Raw data
>> BEGIN
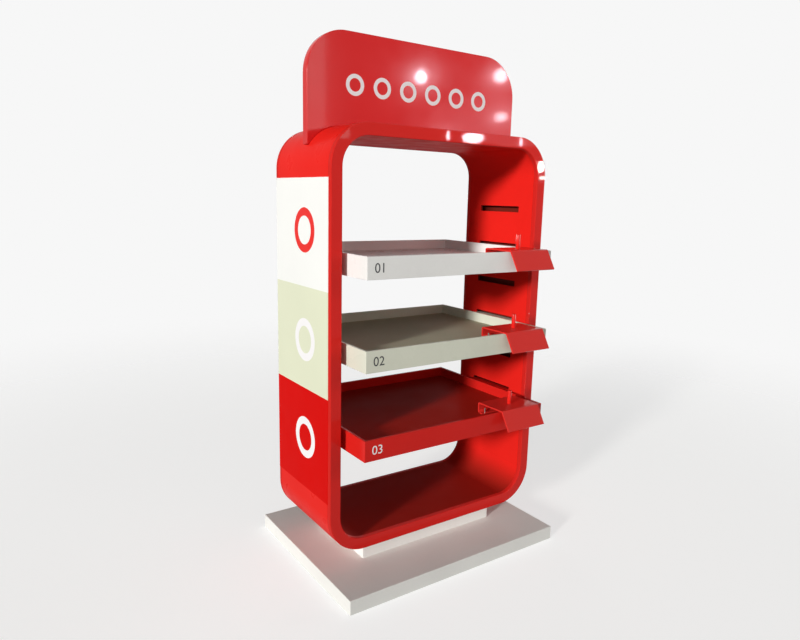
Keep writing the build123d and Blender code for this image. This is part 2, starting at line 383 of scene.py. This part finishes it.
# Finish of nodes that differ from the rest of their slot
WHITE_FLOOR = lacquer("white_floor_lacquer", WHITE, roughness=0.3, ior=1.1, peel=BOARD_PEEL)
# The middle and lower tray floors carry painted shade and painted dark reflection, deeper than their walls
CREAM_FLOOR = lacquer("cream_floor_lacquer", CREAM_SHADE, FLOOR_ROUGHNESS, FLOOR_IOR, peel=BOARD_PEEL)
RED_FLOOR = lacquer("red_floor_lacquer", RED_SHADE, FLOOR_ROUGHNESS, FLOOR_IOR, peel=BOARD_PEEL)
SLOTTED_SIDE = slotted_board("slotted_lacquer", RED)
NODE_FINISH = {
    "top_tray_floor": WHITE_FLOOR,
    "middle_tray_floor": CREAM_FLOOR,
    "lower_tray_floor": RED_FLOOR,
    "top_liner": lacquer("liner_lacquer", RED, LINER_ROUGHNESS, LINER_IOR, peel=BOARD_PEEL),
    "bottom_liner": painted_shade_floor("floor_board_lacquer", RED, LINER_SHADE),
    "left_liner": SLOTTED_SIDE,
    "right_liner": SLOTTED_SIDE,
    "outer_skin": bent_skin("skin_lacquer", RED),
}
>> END
Exercise brief
Write the material out again in its entirety, exactly as shown.

Task result
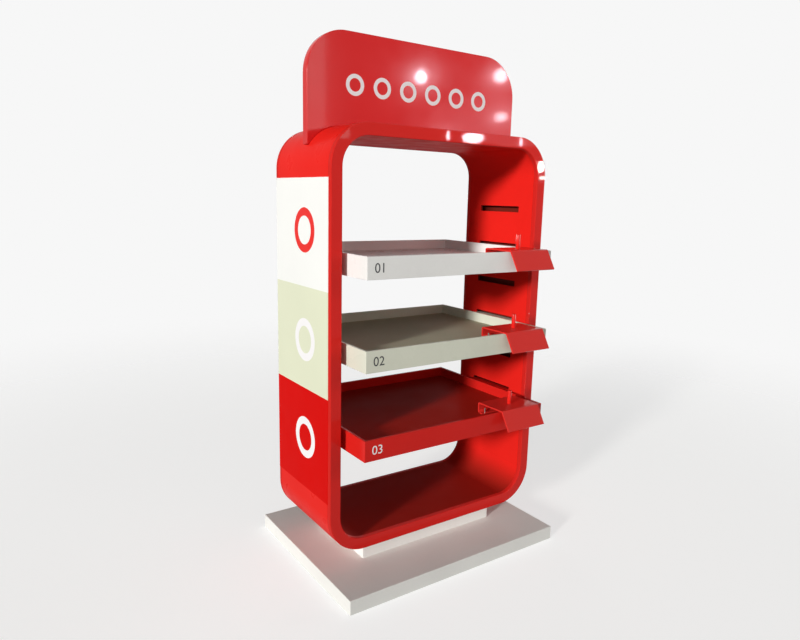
Keep writing the build123d and Blender code for this image. This is part 2, starting at line 383 of scene.py. This part finishes it.
# Finish of nodes that differ from the rest of their slot
WHITE_FLOOR = lacquer("white_floor_lacquer", WHITE, roughness=0.3, ior=1.1, peel=BOARD_PEEL)
# The middle and lower tray floors carry painted shade and painted dark reflection, deeper than their walls
CREAM_FLOOR = lacquer("cream_floor_lacquer", CREAM_SHADE, FLOOR_ROUGHNESS, FLOOR_IOR, peel=BOARD_PEEL)
RED_FLOOR = lacquer("red_floor_lacquer", RED_SHADE, FLOOR_ROUGHNESS, FLOOR_IOR, peel=BOARD_PEEL)
SLOTTED_SIDE = slotted_board("slotted_lacquer", RED)
NODE_FINISH = {
    "top_tray_floor": WHITE_FLOOR,
    "middle_tray_floor": CREAM_FLOOR,
    "lower_tray_floor": RED_FLOOR,
    "top_liner": lacquer("liner_lacquer", RED, LINER_ROUGHNESS, LINER_IOR, peel=BOARD_PEEL),
    "bottom_liner": painted_shade_floor("floor_board_lacquer", RED, LINER_SHADE),
    "left_liner": SLOTTED_SIDE,
    "right_liner": SLOTTED_SIDE,
    "outer_skin": bent_skin("skin_lacquer", RED),
}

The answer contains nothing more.